Elsewhere, Daily Telegraph columnist Celia Walden writes that “Just Stop Oil are doomed to fail – but they’re too blinded by ideology to see it”. Climate-sceptic Daily Telegraph columnist Andrew Orlowski writes that “green targets throw up massive contradictions – and no one is willing to resolve them”. An editorial in the Sun urges Rishi Sunak to “bin [the] green levy”, writing that it “adds to our energy bills and makes us poorer”. Similarly, the Daily Mail argues in an editorial that “green levies will hurt struggling families”. And Daily Telegraph writer Henry Hill writes that “the Tories must u-turn on net-zero to win”, saying that “instead of banning petrol and immiserising households, policy should be based on cheap, abundant clean energy”.

New climate research.

Bioenergy-induced land-use-change emissions with sectorally fragmented policies
Nature Climate Change Read Article

The large-scale land-clearing required for increased biofuel crop production could impede global climate goals if it is not well-regulated, according to a new study.

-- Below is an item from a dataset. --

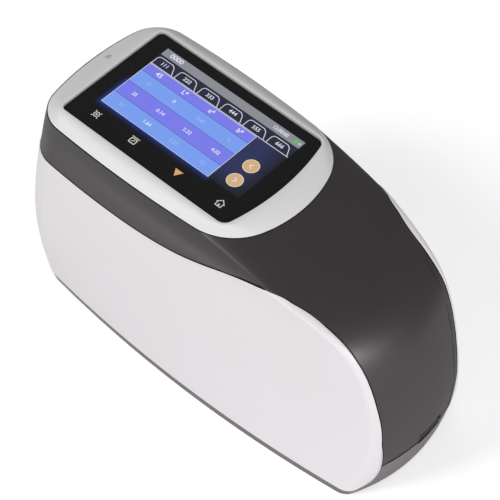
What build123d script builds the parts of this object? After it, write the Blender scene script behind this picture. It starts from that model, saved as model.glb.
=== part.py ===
from build123d import *
import math
import os

# Portable multi-angle colorimeter, laid out in millimetres.
# X runs along the body toward the sloping end with the port, Y across it
# toward the side with the measuring button, Z up from the foot pads.

# ---------------------------------------------------------------- driving sizes
GLASS_TOP_Z = 105.8          # top face of the cover glass
BEZEL_CREST = 0.2            # the bezel stands this much above the glass
RIM_DROP = 4.0               # glass top to the joint of bezel and dark shell
SEAM_Z = 17.6                # joint line between upper and lower dark shells
BASE_Z = 1.0                 # underside of the lower shell
FLOOR_THICK = 3.0            # floor of the lower shell
BEZEL_TOP_Z = GLASS_TOP_Z + BEZEL_CREST
RIM_Z = GLASS_TOP_Z - RIM_DROP
FLOOR_Z = BASE_Z + FLOOR_THICK
FOOT_Z = 0.0                 # ground

RIM_LEFT_X = -83.4           # left end of the rim outline
RIM_RIGHT_X = 24.0           # right end of the body just under the rim
RIM_HALF_WIDTH = 33.1        # half width at the left rim corners
RIM_END_HALF_WIDTH = 32.2    # half width at the right rim corners

SPINE_RUN_PER_DROP = 3.86    # shallow slope of the spine just past the bezel
SPINE_END_X = 94.8           # where the end wall would stand if it never tucked
SPINE_END_LEAN = 18.7        # how far that end wall leans back at the rim
SPINE_TURN = 31.3            # softness of the turn between the two
SPINE_TUCK = 6.9             # how far the end draws in again at the foot
END_PLAN_RADIUS = 66.0       # plan radius of the sloping end
RIM_END_BULGE = 3.0          # extra bulge of the end arc right at the rim
BULGE_FADE = 6.0             # depth over which that bulge dies out

CREASE_TAPER = 0.20          # narrowing of the crease per mm along the spine
CREASE_TAPER_X = 50.1        # spine reach at which the narrowing starts
CREASE_TAPER_SOFT = 4.5      # softness of that start
FOOT_FLARE = 8.65            # widening of the end corners at the foot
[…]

Researchers use an integrated assessment model to determine emissions factors for biofuels under a range of policy frameworks. They find that without regulations on land use, biofuels’ emissions factors surpass those of fossil gas and diesel combustion. The authors warn: “In the absence of comprehensive and timely land-use regulation, bioenergy thus may contribute less to climate change mitigation than assumed previously.”